With the larger trees gone more sunlight reaches the younger trees, which grow faster and fill in quicker. “Nature is doing its thing, disturbance happens in nature; rather than focus on dead trees, instead focus attention on new trees, wildflowers, watch the forest rejuvenating itself,” Blakeman said.

The forest isn’t gone, it is changing.

Likewise, farmer and sculptor John Patterson of Monte Vista found beauty and an income in the junk pile of his family’s farm.

Patterson welds discarded farm machinery parts and just about anything else into whimsical creatures and functional works of art. He even employs the random rock so abundant in the central San Luis Valley’s potato fields that they are dug out of the fields after potato harvest.

Among Patterson’s Farm Art creations are steam punk guitars made of gears and rebar, chile ristras of rusted nails then painted bright red and green, and drink tables which hold a balanced slab of flagstone secured between railroad spikes. These rustic and colorful creatures have saved his bacon and his mind a few times too.

“I used to call it beer money,” Patterson said. “It was the End of the World Part One – Y2K – I sold the farm and all my farm equipment, got a divorce. I lived on my art for most of a year and it kept me going.”

Today, Patterson continues to create and sell mostly at arts and craft fairs where many artists have a hands-off, you-break-it-you-buy-it policy. However, at his booth adults and kids can and will handle the sculptures, discover which parts move, and ask where the pieces came from and their original function. Because of this, Patterson is often told he has the best booth at the festival. “Kids can touch it, feel it, play with it. I’m not going to say, ‘put the bird beak down, it’s not a hammer,’ because it is a hammer.”

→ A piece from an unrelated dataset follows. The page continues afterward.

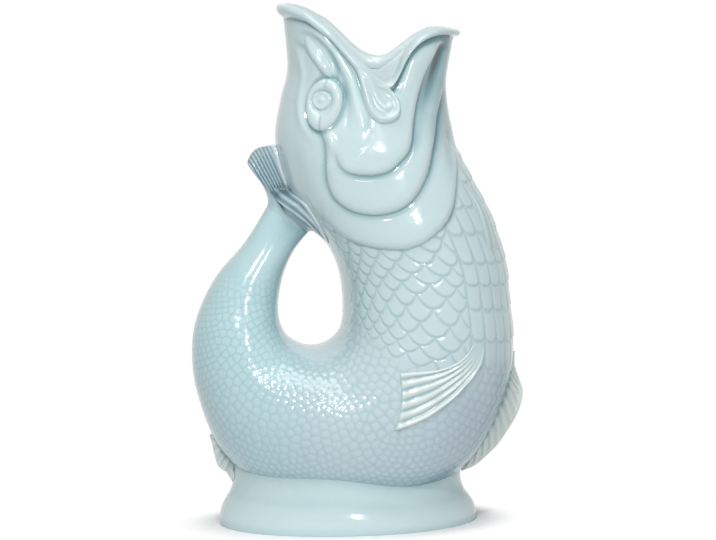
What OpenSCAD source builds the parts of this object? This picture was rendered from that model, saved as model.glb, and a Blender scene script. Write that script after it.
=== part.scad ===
// Gurgle jug in the form of a fish that stands on its belly with its mouth open upwards.
// The origin is the middle of the jug on the table, +X is the pouring side and +Z is up.

/* [Overall] */
// Height just over the upper lip, which all outline heights follow
jug_h = 241; // [200:1:290]
// Length from the bend of the tail to the belly fin, which all outline places follow
jug_l = 152; // [130:1:180]
// Width across the body
body_w = 98; // [84:1:116]
// Fullness of the round sections, 1 is a true ellipse
fullness = 0.94; // [0.85:0.01:1]

/* [Walls] */
// Thickness of the fired wall
wall = 4.5; // [3:0.5:6]
// Joint line between parts that are luted on
seam = 0.3; // [0.2:0.05:0.5]

/* [Foot] */
// Length of the foot on the table
foot_l = 118; // [106:1:124]
// Width of the foot on the table
foot_w = 78; // [70:1:84]
// Thickness of the foot wall
foot_wall = 7; // [5:0.5:10]
// Space between the foot and the ends of the standing fins
foot_gap = 2; // [1.5:0.5:4]

/* [Mouth] */
// Height of the rolled lip above the wall
lip_h = 4; // [2.5:0.5:6]
// How far the lip rolls outwards
lip_roll = 1.6; // [0.8:0.2:2.4]

/* [Fins] */
// Thickness of the standing fins at their root
fin_root_t = 6; // [4:0.5:8]
// Thickness of the standing fins at their edge
fin_edge_t = 3; // [2:0.5:4]
// Half thickness of the tail fin where it meets the back of the head
tail_fin_half_t = 6; // [4:0.5:8]
// Height of the pectoral fins above the scales
pectoral_t = 3.4; // [2:0.2:4.5]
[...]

“I’ve had good sales in very hard years,” he said. “These sculptures not only give me a rebirth, a sense of discovery, change, and show me I have the ability to adapt and have a new life, they give that to someone else too.”

In fact, his work is so successful and his clientele growing even without a webpage. “It’s my retirement program.”

Mostly, Patterson works with the physics of balance, trial and error. Patterson said, “I don’t weld it until it’s balanced.”

Along the same line of thought, Blakeman said, “If humans can embrace change in terms of our own happiness and wellness, we’ll be ok.”